BRACK:New York trip was a delight for the ears and eyes

“Summer, Dune in Zeeland,” by Piet Mondrian

By Andy Brack, editor and publisher  |  A weekend family trip to New York City was simply delightful, an adjective we never thought of using to describe the Big Apple.

The weather was moderate. People were relatively friendly.  The bagels and pizza were awesome. And two attractions provided a “wow” that still lingers.

First came the Metropolitan Opera’s new production of “Porgy and Bess,” the famous George Gershwin opera set in Charleston with the words, or libretto, by DuBose Heyward and Ira Gershwin.  The production was everything — and more — that was recorded in a flattering review in The New York Times as a masterpiece of a “performance so authoritative and gripping.”

Noted critic Anthony Tommasini, “David Robertson led a vigorous yet nuanced performance, the finest conducting of ‘Porgy’ I’ve heard. From the start, with the bustling orchestral introduction, he never tried to jazz up the score superficially, plumbing the music for inner voices, pungent harmonies, layered orchestral strands and rhythmic complexities.”

Not only were the lyric performances by Eric Owens (Porgy), Angel Blue (Bess), Golda Schultz (Clara) and Denyce Graves (Maria) simply awe-inspiring, but the rotating set of a rundown Charleston mansion seemed to be its own looming character in the opera.   

Guggenheim Museum

The show, at the Met in Lincoln Center for the first time in almost 30 years, runs through Feb. 1, 2020.

Just as stimulating was a visit to the Guggenheim Museum where we saw paintings first shown in the South in the 1930s at the Gibbes Museum, and later at its Realm of Spirit show in 2016.

The New York museum displayed hundreds of pieces, including dramatic works by Kandinsky, Picasso, Modigliani, Bauer, Chagall and Leger that were purchased by mining industrialist Solomon Guggenheim.  Also enjoyable were pieces by Francis Bacon, Jackson Pollock, Helen Frankenthaler and Piet Mondrian.

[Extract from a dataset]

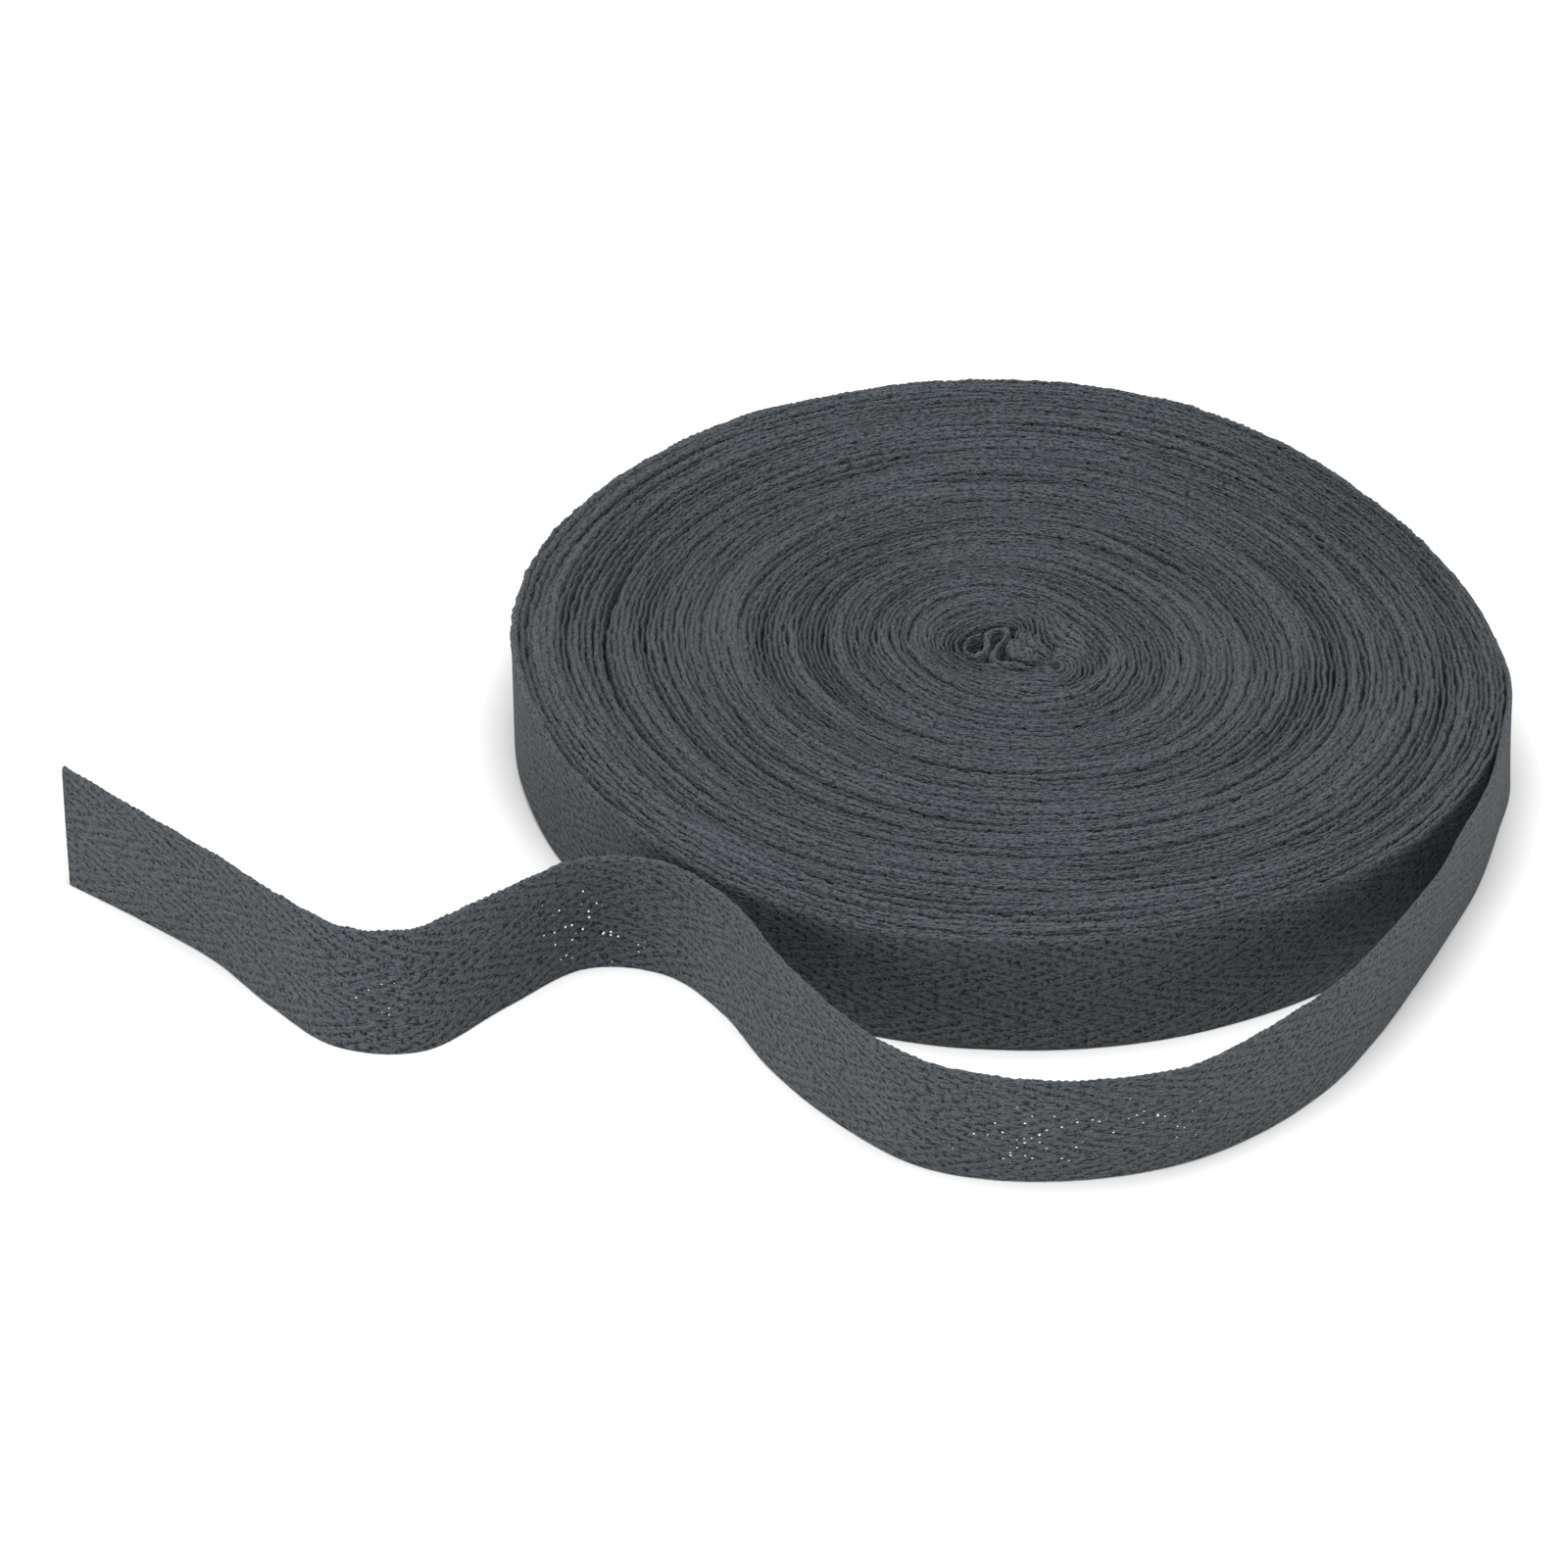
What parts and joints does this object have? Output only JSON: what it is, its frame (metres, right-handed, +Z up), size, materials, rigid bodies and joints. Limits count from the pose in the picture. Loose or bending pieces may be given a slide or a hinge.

This New York trip was music for our ears and sights to be seen time and time again.

TURNING TO STATEWIDE AFFAIRS, state legislators need to be a little bit like reporters in the days ahead as they consider the fate of Santee Cooper, the state-backed utility that fell into trouble when a project to build new nuclear reactors spectacularly died.

In 2020 as lawmakers consider the future of the utility, its power plants, its lakes and its prowess in economic development in our poor state, they need to be more objective.  They need to look at Santee Cooper’s fate from all sides and impacts, instead of rushing to political judgment that ignores fiscal common sense and opportunity costs. In other words, they don’t need to sell when the price may be low.  Might it not be better to fix whatever went wrong and hold on to the asset until it has more value?

The $9 billion failure in 2017 of the nuclear project between the minority partner, Santee Cooper, and its privately-held partner, SCE&G, led to lots of public angst — and rightfully so.  In the end, SCE&G was sold to Dominion Energy and a pack of state officials have had their sights on dumping Santee Cooper or turning over its management to someone else.  

With public trust in Santee Cooper at a low, many at the Statehouse have seemed eager to move on as corporate hawks have dumped hundreds of thousands of dollars into lobbying efforts to get a crack at owning or running Santee Cooper.  Do you think they’d be circling like buzzards if they thought Santee Cooper and its assets were not worth it?  Maybe a better course would be to let the utility right its own leaky ship with a new approach to deal with what it characterizes as “challenging issues facing our company.”

In recent weeks, the gray lady of Santee Cooper seemed to wake up, unveiling a bold reform plan that includes paying down debt more quickly without rate increases, preserving energy reliability, reducing carbon emissions and increasing use of renewable solar energy by 1,000 megawatts, which is the equivalent of two medium power plants.  

When the time comes next session to consider Santee Cooper’s future, state legislators need to set aside preconceived notions.  They need to ignore the millions of dollars spent to influence them. And they need to do right by the taxpayers of South Carolina by objectively considering what’s best for the state.  Have open, not closed, minds on Santee Cooper’s future. To do less is to fail.